Bilim insanlarından, sendikalardan
yükselen eleştirilere kulak verilmeli
Eğitim Sen, demokratik kitle örgütleri ve siyasi partilerle bir araya gelerek, 4+4+4’e karşı sürdürecekleri mücadeleye ilişkin ortak basın açıklama gerçekleştirdi. Açıklama, Eğitim Sen, Eğit Der, ÖVDER, TTB, TMMOB, DİSK, Halkevleri, ÖDP, EMEP (Emek Partisi), BDP, Emekli Sen, Pir Sultan Abdal Kültür Derneği ve Hacı Bektaş Veli Kültür Derneği adına Eğitim Sen Genel Merkezi’nde yapıldı. Basın açıklamasını okuyan Eğitim Sen Genel Başkanı Yıldız, tüm toplumu yakından ilgilendiren bir konuda AKP Hükümeti’nin ve MEB’in ailelerden, bilim insanlarından, sendikalardan ve toplumun diğer kesimlerinden yükselen eleştiri ve önerilere gözünü kapatmasının kabul edilemez bir durum olduğunu söyledi.
Eğitimde yaşanacak kaosun
tek sorumlusu AKP iktidarı
4+4+4 nedeniyle okul kapılarının, yeni eğitim-öğretim yılında büyük bir kaosa açılacağını öne süren Yıldız, eğitimde yaşanacak kaosun tek sorumlusunun, AKP iktidarı olduğunu vurguladı. Gelişim dönemi açısından henüz oyun çağında bulunan 60-71 aylık çocukların, okul öncesi eğitim almadan ilkokula gönderilmesinin, çocuklara yapılmış en büyük kötülük olacağını dile getiren Yıldız, şöyle konuştu: “Bu yaş grubundaki çocukların ruhsal, duygusal ve bilişsel gelişimi açısından ciddi sorunlar yaratacak, çocuğun bütün eğitim yaşamı ve sonrasında telafisi mümkün olmayan olumsuzluklar ortaya çıkaracaktır. Çocuğun okul eğitimine katılabilmesi için gerekli sosyal, duygusal, bilişsel, dil ve motor becerilerinin gelişimi 6 yaştan (72 ay) önce tamamlamadığı bilimsel bir gerçektir. MEB’in bu konuda geri adım atmaması durumunda yüz binlerce çocuk, ne yazık ki eğitimde 4+4+4 dayatmasının kobayları olmaktan kurtulamayacaklardır. Öğretmenlerin gelişim düzeyleri birbirinden çok farklı olan bu çocukları aynı müfredatla eğitmeye zorlanması kabul edilemez. MEB, sınıf öğretmenlerinin 60-71 ay yaş grubu çocuklar için pedagojik formasyon almadığı gerçeğini görmezden gelmektedir.”
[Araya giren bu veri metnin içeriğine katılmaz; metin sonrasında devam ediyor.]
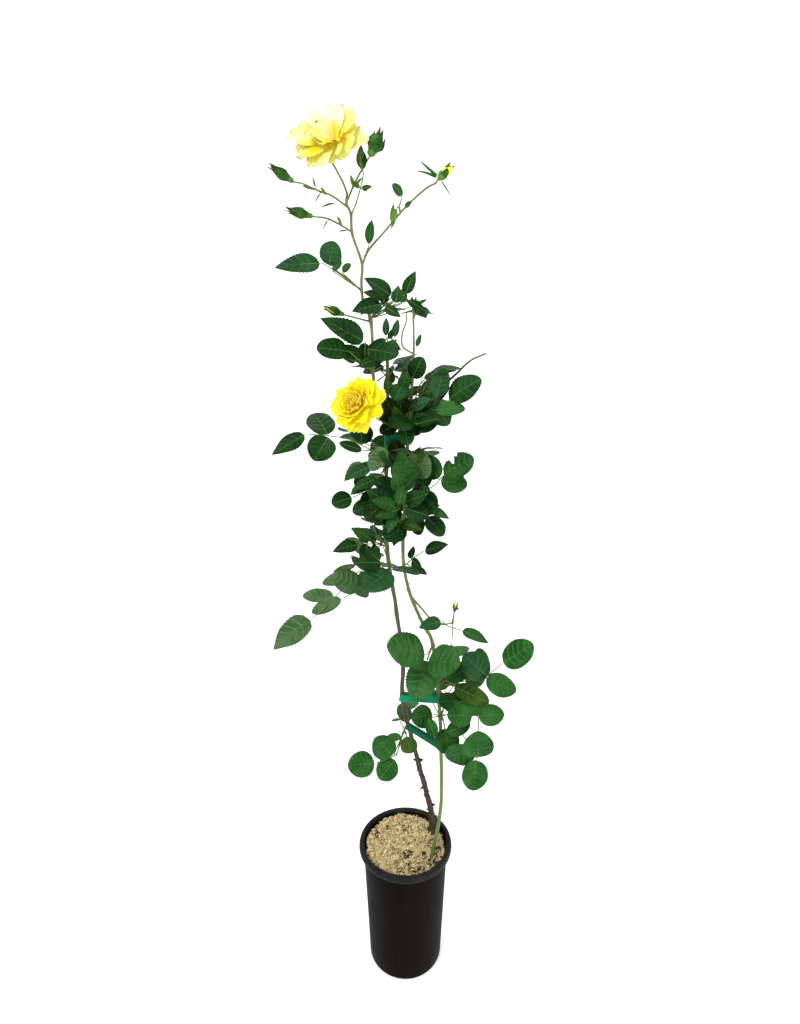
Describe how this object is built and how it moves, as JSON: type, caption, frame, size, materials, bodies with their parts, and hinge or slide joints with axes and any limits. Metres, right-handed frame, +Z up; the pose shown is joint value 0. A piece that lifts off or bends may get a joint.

Çocuklar, ucuz ve niteliksiz
işgücü kaynağı haline dönüşecek
Yıldız, 2012-2013 Eğitim Öğretim Yılı’nda 1. sınıfa başlayacak çocukların sayısının iki katına çıkmasının, sınıf mevcutlarını 70-80’e çıkaracağını belirterek, “Öğretmen ile öğrenci arasındaki ilişkinin sağlıklı bir şekilde olması için en fazla 24 kişilik sınıflar olması gerekirken, çok sayıda öğretmenin kalabalık sınıflarda, uzun süre çoğu öğrencinin adını bile öğrenemeden görev yapmak zorunda kalacak olması, hem çocuklarımıza, hem de öğretmenlerimize karşı yapılmış büyük bir haksızlıktır” dedi. Seçmeli Kuran-ı Kerim ve Hz Muhammed’in Hayatı derslerinin fiilen zorunlu olacağını, bu dersleri seçmeyen öğrenciler psikolojik baskı altına alınacağını dile getiren Yıldız, şunları söyledi: “MEB, her ne kadar bu derslerin seçmeli olduğunu iddia etse de, özellikle taşrada söz konusu derslerin ‘zorunlu seçmeli’ hale gelmesi kaçınılmazdır. Din dersi üzerinden bugüne kadar yaratılan ayrımcı uygulamaların çok daha fazlasının örneklerini önümüzdeki dönemde fazlasıyla görmemiz mümkündür. 4+4+4 uygulaması ile çocukların okul ortamlarının dışına çıkarak ucuz ve niteliksiz işgücü kaynağı haline dönüşmelerine zemin hazırlanmıştır. İşletmeler önceden çalışan sayısının ancak yüzde 10’u kadar stajyer öğrenci çalıştırabiliyorken, yasa değişikliğiyle bu sınırlama tamamen kaldırılmış ve çocuk emeği sömürüsünün sınırları genişletilmiştir. Bu durum bir taraftan çocuk işçiliğinin yaygınlaşmasına hizmet ederken, diğer yandan da eğitimin niceliksel ve niteliksel gelişimine de olumsuz etkilerde bulunacaktır.”
4+4+4 dayatmasına karşı
tepkimizi göstermeye kararlıyız
Yıldız, herkesi MEB’in, “taraflı, bilinçli ve yanlış bilgilendirme çalışmalarına” karşı, çocukların ve ülkenin geleceğine sahip çıkmak için mücadele etmeye çağırarak, şunları ekledi: “4+4+4 dayatmasına karşı tüm ülke çapında bir süredir sürdürdüğümüz çalışmalar, Eylül ayından itibaren daha da büyüyerek ve yaygınlaşarak devam edecektir. AKP’nin eğitim biliminin en temel ilkelerini göz ardı ederek hayata geçirmeye çalıştığı 4+4+4 dayatmasına karşı tepkilerimizi, tüm Türkiye çapında kitlesel ve yaygın eylem ve etkinliklerle göstermeye kararlıyız. Eğitim Sen öncülüğünde, 11 Eylül’de Türkiye’nin dört bir tarafından başlatılacak olan ve 15 Eylül Cumartesi günü Ankara’da merkezi bir eylem ve basın açıklaması ile sürdürülecek faaliyetlerin ülkenin dört bir yanında yaygınlaşması için var gücümüzle çalışacağımızın bilinmesini istiyoruz.”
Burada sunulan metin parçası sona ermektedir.